On the down side, the stock should find first support at $17.64, a 0.7% decline from its recent close. In addition the stock should find second support at $17.30, a 2.6% decline from its recent close. Should the stock price slip below second support, the next support level is $11.82, the 52-week low.
Our short-term equilibrium number, the mid point between resistance and support is $17.47, a 1.6% decline from the recent close.
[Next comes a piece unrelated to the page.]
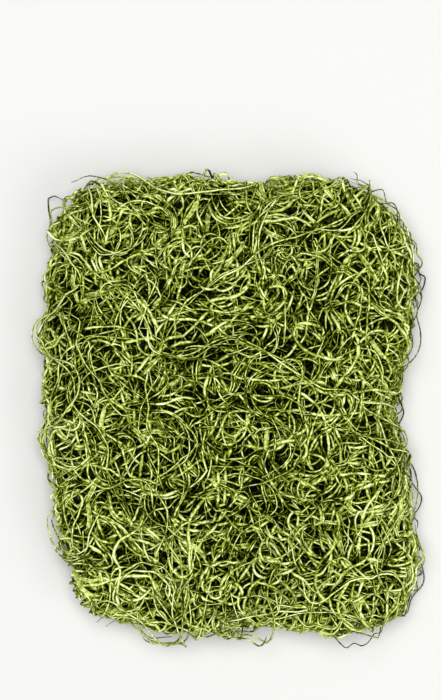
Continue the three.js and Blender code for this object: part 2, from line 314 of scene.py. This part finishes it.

Accordingly we believe a short-term investment in this stock is ill advised at current price levels.
Earnings Growth Considerations
Earnings growth valuations are based on the spread between year over year earnings growth and the current PE.
In the case of KMG, the company had a year over year earnings growth of 1066%, ending FY11 with earnings of $4.04 per share versus $1.96 per share in the prior fiscal year.
With a trailing twelve month PE currently at 4, the spread between earnings growth and the PE is 24, meaning that for an investor focusing on earnings growth, the stock should be trading at $116.07, 554% higher than its recent close.
Based on our review of the company’s latest annual financial information we think a reasonable value estimate for the company is in the $41-$52 range.
Long-Term Investment Considerations
Considering a Recent Close of $17.76, an estimated Merger and Acquisition payback of a little under 5 years (assuming EBITDA remains the same), year over year earnings growth of 106%, our estimated reasonable value of $41-$52, and our KPI factor of 78, we believe on a fundamental investment basis, the stock is currently UNDER PRICED.
Our valuation worksheet for KMG Chemicals, Inc., which includes our current buy and sell targets, may be download by clicking here.
Please pay strict attention. All financial information is based on the company’s latest ANNUAL SEC 10-K filing. It is anticipated that the next SEC 10-K filing will occur in October of 2012.
I currently do not have a position in KMG Chemicals, Inc., and have no plans to initiate one in the next 72 hours. I have received no compensation to write about a specific stock, sector, or theme.